Bung Koes menegaskan bahwa kekerasan semacam ini mengancam demokrasi.
“Demokrasi kerakyatan tidak akan pernah lahir di bawah bayang-bayang gas air mata dan borgol,” ujarnya.
Maka dari itu, bagi mereka, Hari Bhayangkara bukanlah hari yang patut dirayakan.
“Kami menegaskan bahwa Hari Bhayangkara bukanlah hari agung yang perlu dirayakan. Ia adalah pengingat atas darah, air mata, dan ketakutan yang terus ditanamkan oleh aparat bersenjata kepada rakyat,” pungkasnya.
Tujuh Tuntutan Mendesak dari Aliansi Jogja Memanggil
Dalam aksinya, Aliansi Jogja Memanggil menyampaikan tujuh tuntutan utama kepada pemerintah dan institusi Polri:
- Lawan balik brutalitas polisi.
- Bebaskan tanpa syarat pejuang demokrasi dan lingkungan yang dijadikan tersangka.

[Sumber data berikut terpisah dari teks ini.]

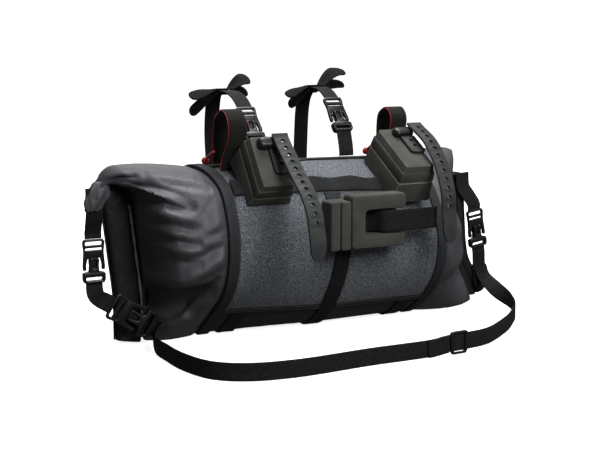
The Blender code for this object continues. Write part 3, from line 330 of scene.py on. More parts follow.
# folds in millimetres: x and height of one end and of the other, width, depth (a valley below 0)
LEFT_FOLDS = [
    (-206, 82, -146, 112, 9, 8), (-196, 104, -150, 126, 6, -3), (-204, 56, -166, 66, 11, -14),
    (-207, 17, -182, 46, 5, -9), (-182, 46, -156, 82, 5, -7), (-210, 10, -176, 34, 6, 5),
    (-236, 176, -184, 166, 6, -10), (-214, 160, -178, 150, 5, 4), (-258, 190, -232, 198, 3, -6),
    (-260, 184, -226, 191, 3, 3), (-150, 152, -186, 112, 9, 2), (-156, 172, -196, 132, 6, -2),
    (-226, 152, -190, 144, 4, -3), (-224, 144, -188, 134, 4, 2.5), (-218, 132, -180, 126, 4, -3),
    (-214, 122, -176, 118, 4, 2.5), (-172, 122, -146, 130, 4, 2), (-170, 134, -146, 141, 4, -2),
    (-208, 108, -180, 104, 5, -3), (-160, 190, -214, 198, 4, 2), (-158, 182, -206, 192, 4, -2),
]
RIGHT_FOLDS = [
    (150, 40, 205, 70, 10, -4), (155, 62, 210, 100, 11, 3), (160, 150, 215, 128, 12, -3),
    (205, 40, 232, 30, 8, -4), (150, 120, 190, 110, 10, 2), (228, 60, 228, 130, 8, -3),
]
# the folds are shallower behind
BACK_FOLDS = 0.6


def fold_lift(folds, x, z):
    """How far the folds move the cloth outward at a place."""
    total = 0.0
    for x0, z0, x1, z1, width, depth in folds:
        dx, dz = x1 - x0, z1 - z0
        share = ((x - x0) * dx + (z - z0) * dz) / (dx * dx + dz * dz)
        held = max(0.0, min(1.0, share))
        away = math.hypot(x - x0 - held * dx, z - z0 - held * dz) / width
        total += depth * math.exp(-away * away) * (0.6 + 0.4 * math.sin(math.pi * held))
    return total


def end_point(side, t, angle):
    """A point of an end with its folds."""
    here = end_plain(side, t, angle)
    ahead = end_plain(side, min(1.0, t + 0.02), angle) - end_plain(side, t - 0.02, angle)
    round_way = end_plain(side, t, angle + 1.5) - end_plain(side, t, angle - 1.5)
    normal = round_way.cross(ahead) * side
    folds = LEFT_FOLDS if side < 0 else RIGHT_FOLDS
    lift = fold_lift(folds, here.x / MM, here.z / MM) * MM
    if here.y > 0:
        lift *= BACK_FOLDS
    fade = ease(t, 0.02, 0.16) * (1 - ease(t, 0.95, 1.0)) * ease(here.z, 0.004, 0.03)
    if normal.length:
        here -= normal.normalized() * lift * fade
    here.z = max(0.0, here.z)
    return here


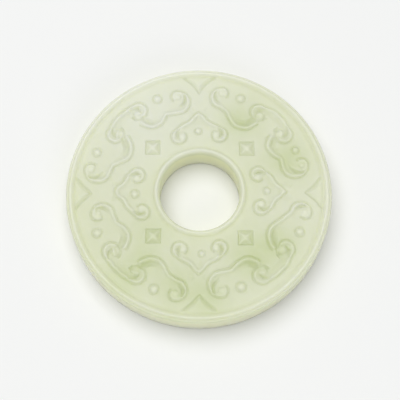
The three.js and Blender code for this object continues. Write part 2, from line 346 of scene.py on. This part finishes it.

- Usut tuntas kekerasan yang dilakukan Polri dalam pengamanan aksi demonstrasi.
- Usut tuntas kekerasan seksual oleh aparat saat aksi May Day di Jakarta.
- Usut tuntas Tragedi Kanjuruhan.
- Hentikan kriminalisasi terhadap gerakan rakyat.
- Gagalkan RUU Polri.
Kesimpulan
Aksi demonstrasi di Yogyakarta pada Hari Bhayangkara 2025 menjadi pengingat penting bahwa publik menuntut reformasi dan akuntabilitas dari institusi Polri. Kritik tajam mengenai peran historis, penggunaan anggaran, RUU kontroversial, hingga dugaan kekerasan dalam penanganan demonstrasi, menunjukkan adanya harapan besar dari masyarakat agar Polri benar-benar menjadi pelindung dan pelayan rakyat, bukan alat kekuasaan. Tuntutan yang disampaikan oleh Aliansi Jogja Memanggil mencerminkan keinginan kuat untuk mewujudkan demokrasi yang partisipatif dan adil, di mana suara rakyat didengar dan hak asasi dihormati.